The push to 'go electric' by Blackpool's publicly owned transport operator - Blackpool Transport Services Ltd. has interesting ancestry outside of course of the electric tram service which has origins from 1885 (and 1898 in the case of the original Fleetwood - Blackpool service). Interest in bringing trolleybuses to Blackpool has surfaced from time to time most notably whenever the debate over relaying the street running Marton tram service 'surfaced' in Council in the 1920s and 1940s. Rumours of a test run by an early trolleybus on Lytham Road using a trailing 'skate' on the tram rail have so far been without photographic evidence - this was in the 1920s.

A far more serious push to bring about trolleybus operation on the Marton service did gain ground in the aftermath of World War Two. The atrocious state of the tramtracks and continuing service by now vintage open balcony double deck trams - compared to the rest of the tramway being assigned the 1930s streamline centre entrance fleet obliged the Transport Department to come up with a costed plan for trolleybus operation (and motor bus alternative).
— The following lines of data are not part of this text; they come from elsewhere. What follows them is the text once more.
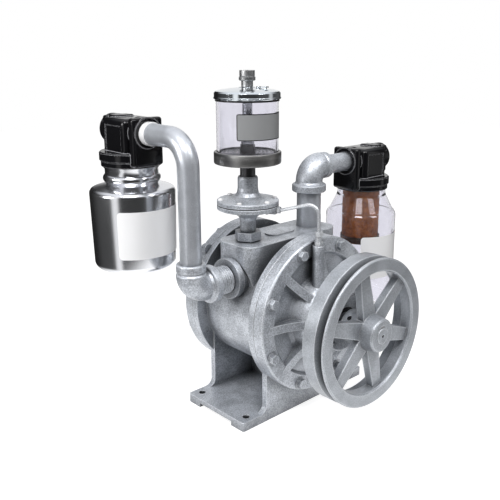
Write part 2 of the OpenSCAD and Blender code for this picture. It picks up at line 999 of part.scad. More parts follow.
// A bottle hung from its neck: the outside falls from the neck, the inside lies one wall in
module exhaust_flask() {
    wall = 2;
    top = neck_d;
    low = -flask_h;
    low_r = flask_r - 4;
    shoulder_r = 9;
    shoulder = [flask_r - shoulder_r, -43];
    color("#c9cbce")
        translate([exhaust_axis_x, flask_y, exhaust_head_z])
            rotate_extrude($fn = 128)
                polygon(concat(
                    [[neck_r - wall - 2, top], [neck_r, top], [neck_r, -2], [neck_r - 2, -4],
                     [neck_r - 2, -12]],
                    arc([neck_r - 6, -19], 7.5, 60, -50),
                    [[neck_r - 3.5, -29]],
                    arc(shoulder, shoulder_r, 78, 0),
                    [[low_r, low + 12]],
                    arc([low_r - 12, low + 12], 12, -10, -90),
                    [[0, low], [0, low + wall]],
                    arc([low_r - 12, low + 12], 12 - wall, -90, -10),
                    arc(shoulder, shoulder_r - wall, 0, 78),
                    [[neck_r - 5.5, -31], [neck_r - wall - 3, -24], [neck_r - wall - 2, -8]]
                ));
}

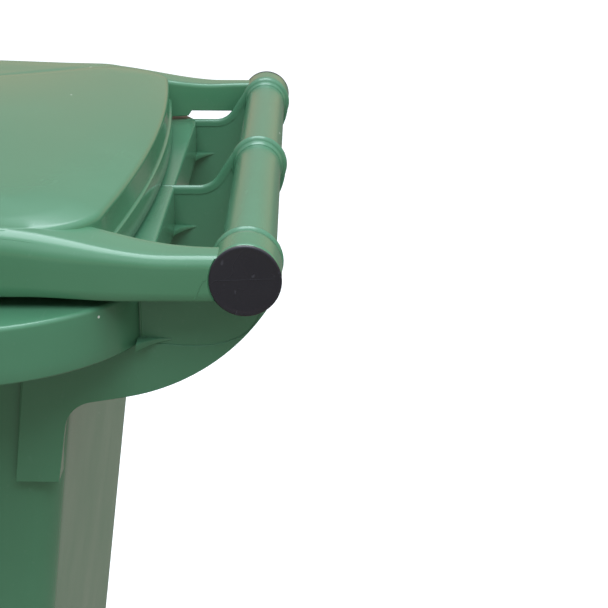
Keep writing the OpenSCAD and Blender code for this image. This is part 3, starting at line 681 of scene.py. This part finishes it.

A budget was prepared by Walter Luff which envisaged Marton Tram Depot being used (partially) for a trolleybus fleet. Plans to route trolleybuses in the town centre would have seen them operate a loop from Abingdon Street on to Talbot Road and Clifton Street.

While these plans were being prepared parallel tests were underway which resulted in two single deck trams being fitted with new designs of bogies, and in one case with advanced (for the time) control equipment. English Electric railcoach 208 was one of the testbed cars, along with Brush built car 303 based at Bispham. In service it was found that the airpowered sliding doors of the Brush car slowed 'dwell time' in comparison to the manual folding doors on 208 - both being controlled by a conductor. The Marton tram service was noted for its frequent stops making this factor all the more important on a street running line - unique in Blackpool.

A midnight (almost) test run in 1952 of a new 'Coronation' tram on the Marton tramway to demonstrate the superior comfort and quietness of Blackpool's modern trams. This was very much a one-off run.

Interest in the experimental cars included potential testing by Leeds City Transport as well as an offer to make 208 available to London Transport, then in the final phase of converting its last tram services to buses. In the event neither of these interesting possibilities became a reality, However in Blackpool the improved 'silent trams' worked towards endorsement of relaying the Marton tramway in its entirety from 1949 and consequent discarding the trolleybus option.

Below : the prototype Marton 'Vambac' test car 208 seen here awaiting dismantling inside Marton Tram Depot in 1962 - a sad end for a remarkable innovation.

Quite seperately a decade or so later Blackpool was the site of an transport industry conference which included the demonstration of a dual use trolleybus imported from France for the occasion. A stretch of trolleybus overhead was erected running from the Engineering Works on Hopton Road across Rigby Road and along the entire length of Blundell Street as far as Princess Street. This used the tramway overhead installation with added wiring. The trolleybus utilised its battery power to travel along the promenade as far as the conference hotel (Pembroke) and was photographed parked outside the hotel. This was the closest Blackpool has come to actual trolleybus operation.

Moving forward to 2020 Blackpool Transport tested out an electric bus courtesy of Alexander Dennis Ltd. This would become the harbinger of a brave strategic decision to renew the entire bus fleet (or most of it) with all electric buses on a phased basis during the decade. A consequence of this decision has meant the reorganisation of the existing bus garage and servicing facilities at Rigby Road - after initial consideration of a newbuild bus depot for electric vehicles to be sited at the Squires Gate Enterprise Zone. Detailed work is now underway to implement this strategy and expectation that the first of the new all electric buses may appear in the town in 2022/2023. The sight of electric powered vehicles both bus and tram (again) passing in front of Blackpool's Town Hall is well worth looking forward to as part of this town's move towards a 'green' economy.